### Problem details
Please print the full listing exactly.
• • • • • • •
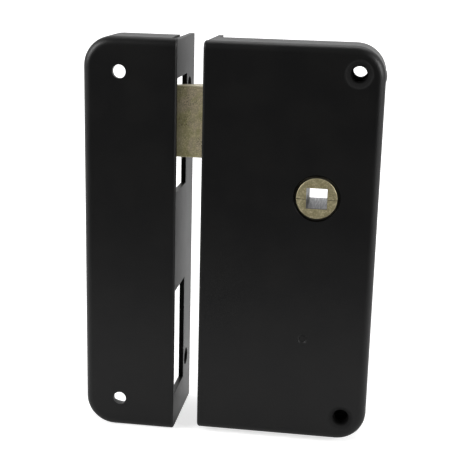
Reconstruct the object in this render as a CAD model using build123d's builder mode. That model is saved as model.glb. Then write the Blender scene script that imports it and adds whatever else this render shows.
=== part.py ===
from build123d import *
from math import cos, radians, sin
import os

os.makedirs("parts", exist_ok=True)

# Surface-mounted latch lock with its keep, in millimetres.
# X runs along the front, away from the forend and into the case. Y runs from the
# viewer into the door. Z runs up. The origin is on the spindle axis, on the plane
# where the case and the keep lie on the door and the frame.

# Folded sheet
sheet = 2.0
edge_radius = 3.2
fold_radius = 1.0
corner_radius = 12.0
relief_width = 0.8
plate_step = 0.5

# Lock case
case_width = 70.0
case_height = 161.0
case_depth = 20.5
plate_depth = 38.2
backset = 46.0
axis_below_top = 59.3

# Screw holes of the case
case_screw_d = 5.8
case_screw_from_side = 10.1
case_screw_from_end = 10.2
case_screw_drop = 0.35
dimple_d = 10.2
dimple_depth = 0.7
dimple_round = 1.5
funnel_d = 7.3
funnel_depth = 2.0
dimple_step = 0.8
sleeve_seat_d = 8.7
sleeve_seat_depth = 1.1
sleeve_wall = 0.8

# Screw holes through the two folded plates
plate_screw_d = 7.5
forend_screw_from_end = 26.0
keep_plate_screw_from_end = 21.4
keep_plate_screw_rise = 0.8
plate_screw_from_rear = 10.2

# Keep
keep_gap = 10.2
keep_width = 37.6
keep_height = 163.2
keep_rise = 0.4
keep_screw_d = 5.4
keep_screw_from_plate = 22.9
keep_screw_from_end = 13.1
keep_screw_drop = 0.4
mouth_height = 45.6
mouth_from_end = 15.4
mouth_overrun = 1.7

# Follower
follower_d = 17.8
follower_face_d = 16.1
follower_face_height = 1.2
follower_face_chamfer = 0.15
follower_proud = 0.1
square = 8.1
joint_line = 0.25
joint_drop = 0.4
rear_journal_d = 14.0
rear_recess = 0.2
collar_rim = 1.05
collar_thickness = 2.0
rim_chamfer = 0.3
arm_turn = 45.0
arm_reach = 16.3
arm_tip_d = 5.2
arm_neck = 3.6
arm_thickness = 6.0

# Latch
latch_height = 28.4
latch_above_axis = 13.0
latch_setback = 3.8
latch_thickness = 8.0
latch_tip_thickness = 2.0
latch_throw = 13.0
latch_left_out = 0.5
latch_bevel_gap = 1.5
latch_inside = 16.6
latch_edge_radius = 0.4

# Slide
slide_thickness = 2.5
slide_bar = 9.6
slide_arm_gap = 1.5
slide_left_gap = 1.1
slide_right_gap = 0.5
slide_column = 11.5
slide_head_margin = 3.3
lug_bottom = 13.8
drive_gap = 0.15
slide_corner = 1.5

# Spring
spring_wire_d = 0.9
spring_mean_d = 6.0
spring_room = 30.0
spring_coils = 9
rod_d = 3.0
rod_depth = 6.0
rod_past_bracket = 2.0

# Bracket
bracket_thickness = 2.0
bracket_foot = 13.0
bracket_height = 8.0
bracket_past_rod = 4.3
bracket_slide_gap = 0.5
bracket_rivet_d = 3.0
bracket_rivet_spacing = 6.0
bracket_rivet_from_end = 2.5

# Rivets, posts, clips and screws
head_rivet_d = 4.0
head_rivet_above_edge = 5.0
head_rivet_spacing = 10.0
head_rivet_from_rear = 7.5
guide_post_d = 5.0
guide_post_from_end = 5.6
guide_foot_d = 8.0
guide_tail_d = 4.0
guide_stub = 1.2
clip_d = 9.0
clip_thickness = 0.8
cover_post_d = 8.0
cover_post_x = -3.3
upper_post_from_end = 11.3
lower_post_from_end = 43.1
stake_d = 4.0
stake_dish = 0.3
screw_d = 4.0
screw_head_d = 7.5
screw_head_depth = 1.6
screw_length = 9.0
screw_slot = 1.0
screw_slot_depth = 0.7

# Clearances
running_gap = 0.08
slide_gap = 0.15
side_gap = 0.3
fixed_gap = 0.02
plate_gap = 0.2

# Places worked out from the sizes above
forend_x = -backset
right_x = case_width - backset
top_z = axis_below_top
bottom_z = top_z - case_height
front_y = -case_depth
front_inner_y = front_y + sheet
plate_rear_y = front_y + plate_depth
back_inner_y = -sheet
travel = latch_throw - latch_left_out
keep_face_x = forend_x - keep_gap
keep_left_x = keep_face_x - keep_width
keep_top_z = top_z + keep_rise
keep_bottom_z = keep_top_z - keep_height
case_screw_x = right_x - case_screw_from_side
case_screw_zs = (top_z - case_screw_from_end - case_screw_drop, bottom_z + case_screw_from_end - case_screw_drop)
plate_screw_y = plate_rear_y - plate_screw_from_rear
upper_cover_post_z = top_z - upper_post_from_end
lower_cover_post_z = bottom_z + lower_post_from_end
latch_bottom_z = latch_above_axis
latch_top_z = latch_above_axis + latch_height
latch_front_y = front_y + latch_setback
latch_rear_y = latch_front_y + latch_thickness
latch_tip_x = forend_x - latch_throw
latch_end_x = forend_x + latch_inside
slide_front_y = latch_rear_y
slide_rear_y = slide_front_y + slide_thickness
slide_middle_y = (slide_front_y + slide_rear_y) / 2
slide_left = forend_x + sheet + slide_left_gap
slide_column_right = slide_left + slide_column
slide_right = right_x - sheet - travel - slide_right_gap
guide_post_x = slide_right - guide_post_from_end
bar_inner_z = arm_reach + arm_tip_d / 2 + slide_arm_gap
bar_outer_z = bar_inner_z + slide_bar
guide_z = (bar_inner_z + bar_outer_z) / 2
arm_rest = arm_turn / 2
drive_x = arm_tip_d / 2 - arm_reach * sin(radians(arm_rest))
spring_y = (latch_front_y + latch_rear_y) / 2
spring_z = bar_outer_z + bracket_slide_gap + bracket_height / 2
bracket_x = latch_end_x + spring_room
sleeve_d = sleeve_seat_d + 2 * sleeve_wall
sleeve_front_y = front_y + edge_radius
column_top_z = latch_top_z - slide_head_margin
plate_top_z = top_z - plate_step
plate_bottom_z = bottom_z + plate_step
keep_plate_top_z = keep_top_z - plate_step
keep_plate_bottom_z = keep_bottom_z + plate_step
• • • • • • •
### Correct answer
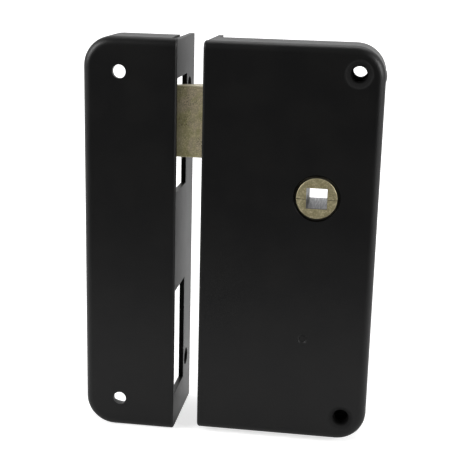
Reconstruct the object in this render as a CAD model using build123d's builder mode. That model is saved as model.glb. Then write the Blender scene script that imports it and adds whatever else this render shows.
=== part.py ===
from build123d import *
from math import cos, radians, sin
import os

os.makedirs("parts", exist_ok=True)

# Surface-mounted latch lock with its keep, in millimetres.
# X runs along the front, away from the forend and into the case. Y runs from the
# viewer into the door. Z runs up. The origin is on the spindle axis, on the plane
# where the case and the keep lie on the door and the frame.

# Folded sheet
sheet = 2.0
edge_radius = 3.2
fold_radius = 1.0
corner_radius = 12.0
relief_width = 0.8
plate_step = 0.5

# Lock case
case_width = 70.0
case_height = 161.0
case_depth = 20.5
plate_depth = 38.2
backset = 46.0
axis_below_top = 59.3

# Screw holes of the case
case_screw_d = 5.8
case_screw_from_side = 10.1
case_screw_from_end = 10.2
case_screw_drop = 0.35
dimple_d = 10.2
dimple_depth = 0.7
dimple_round = 1.5
funnel_d = 7.3
funnel_depth = 2.0
dimple_step = 0.8
sleeve_seat_d = 8.7
sleeve_seat_depth = 1.1
sleeve_wall = 0.8

# Screw holes through the two folded plates
plate_screw_d = 7.5
forend_screw_from_end = 26.0
keep_plate_screw_from_end = 21.4
keep_plate_screw_rise = 0.8
plate_screw_from_rear = 10.2

# Keep
keep_gap = 10.2
keep_width = 37.6
keep_height = 163.2
keep_rise = 0.4
keep_screw_d = 5.4
keep_screw_from_plate = 22.9
keep_screw_from_end = 13.1
keep_screw_drop = 0.4
mouth_height = 45.6
mouth_from_end = 15.4
mouth_overrun = 1.7

# Follower
follower_d = 17.8
follower_face_d = 16.1
follower_face_height = 1.2
follower_face_chamfer = 0.15
follower_proud = 0.1
square = 8.1
joint_line = 0.25
joint_drop = 0.4
rear_journal_d = 14.0
rear_recess = 0.2
collar_rim = 1.05
collar_thickness = 2.0
rim_chamfer = 0.3
arm_turn = 45.0
arm_reach = 16.3
arm_tip_d = 5.2
arm_neck = 3.6
arm_thickness = 6.0

# Latch
latch_height = 28.4
latch_above_axis = 13.0
latch_setback = 3.8
latch_thickness = 8.0
latch_tip_thickness = 2.0
latch_throw = 13.0
latch_left_out = 0.5
latch_bevel_gap = 1.5
latch_inside = 16.6
latch_edge_radius = 0.4

# Slide
slide_thickness = 2.5
slide_bar = 9.6
slide_arm_gap = 1.5
slide_left_gap = 1.1
slide_right_gap = 0.5
slide_column = 11.5
slide_head_margin = 3.3
lug_bottom = 13.8
drive_gap = 0.15
slide_corner = 1.5

# Spring
spring_wire_d = 0.9
spring_mean_d = 6.0
spring_room = 30.0
spring_coils = 9
rod_d = 3.0
rod_depth = 6.0
rod_past_bracket = 2.0

# Bracket
bracket_thickness = 2.0
bracket_foot = 13.0
bracket_height = 8.0
bracket_past_rod = 4.3
bracket_slide_gap = 0.5
bracket_rivet_d = 3.0
bracket_rivet_spacing = 6.0
bracket_rivet_from_end = 2.5

# Rivets, posts, clips and screws
head_rivet_d = 4.0
head_rivet_above_edge = 5.0
head_rivet_spacing = 10.0
head_rivet_from_rear = 7.5
guide_post_d = 5.0
guide_post_from_end = 5.6
guide_foot_d = 8.0
guide_tail_d = 4.0
guide_stub = 1.2
clip_d = 9.0
clip_thickness = 0.8
cover_post_d = 8.0
cover_post_x = -3.3
upper_post_from_end = 11.3
lower_post_from_end = 43.1
stake_d = 4.0
stake_dish = 0.3
screw_d = 4.0
screw_head_d = 7.5
screw_head_depth = 1.6
screw_length = 9.0
screw_slot = 1.0
screw_slot_depth = 0.7

# Clearances
running_gap = 0.08
slide_gap = 0.15
side_gap = 0.3
fixed_gap = 0.02
plate_gap = 0.2

# Places worked out from the sizes above
forend_x = -backset
right_x = case_width - backset
top_z = axis_below_top
bottom_z = top_z - case_height
front_y = -case_depth
front_inner_y = front_y + sheet
plate_rear_y = front_y + plate_depth
back_inner_y = -sheet
travel = latch_throw - latch_left_out
keep_face_x = forend_x - keep_gap
keep_left_x = keep_face_x - keep_width
keep_top_z = top_z + keep_rise
keep_bottom_z = keep_top_z - keep_height
case_screw_x = right_x - case_screw_from_side
case_screw_zs = (top_z - case_screw_from_end - case_screw_drop, bottom_z + case_screw_from_end - case_screw_drop)
plate_screw_y = plate_rear_y - plate_screw_from_rear
upper_cover_post_z = top_z - upper_post_from_end
lower_cover_post_z = bottom_z + lower_post_from_end
latch_bottom_z = latch_above_axis
latch_top_z = latch_above_axis + latch_height
latch_front_y = front_y + latch_setback
latch_rear_y = latch_front_y + latch_thickness
latch_tip_x = forend_x - latch_throw
latch_end_x = forend_x + latch_inside
slide_front_y = latch_rear_y
slide_rear_y = slide_front_y + slide_thickness
slide_middle_y = (slide_front_y + slide_rear_y) / 2
slide_left = forend_x + sheet + slide_left_gap
slide_column_right = slide_left + slide_column
slide_right = right_x - sheet - travel - slide_right_gap
guide_post_x = slide_right - guide_post_from_end
bar_inner_z = arm_reach + arm_tip_d / 2 + slide_arm_gap
bar_outer_z = bar_inner_z + slide_bar
guide_z = (bar_inner_z + bar_outer_z) / 2
arm_rest = arm_turn / 2
drive_x = arm_tip_d / 2 - arm_reach * sin(radians(arm_rest))
spring_y = (latch_front_y + latch_rear_y) / 2
spring_z = bar_outer_z + bracket_slide_gap + bracket_height / 2
bracket_x = latch_end_x + spring_room
sleeve_d = sleeve_seat_d + 2 * sleeve_wall
sleeve_front_y = front_y + edge_radius
column_top_z = latch_top_z - slide_head_margin
plate_top_z = top_z - plate_step
plate_bottom_z = bottom_z + plate_step
keep_plate_top_z = keep_top_z - plate_step
keep_plate_bottom_z = keep_bottom_z + plate_step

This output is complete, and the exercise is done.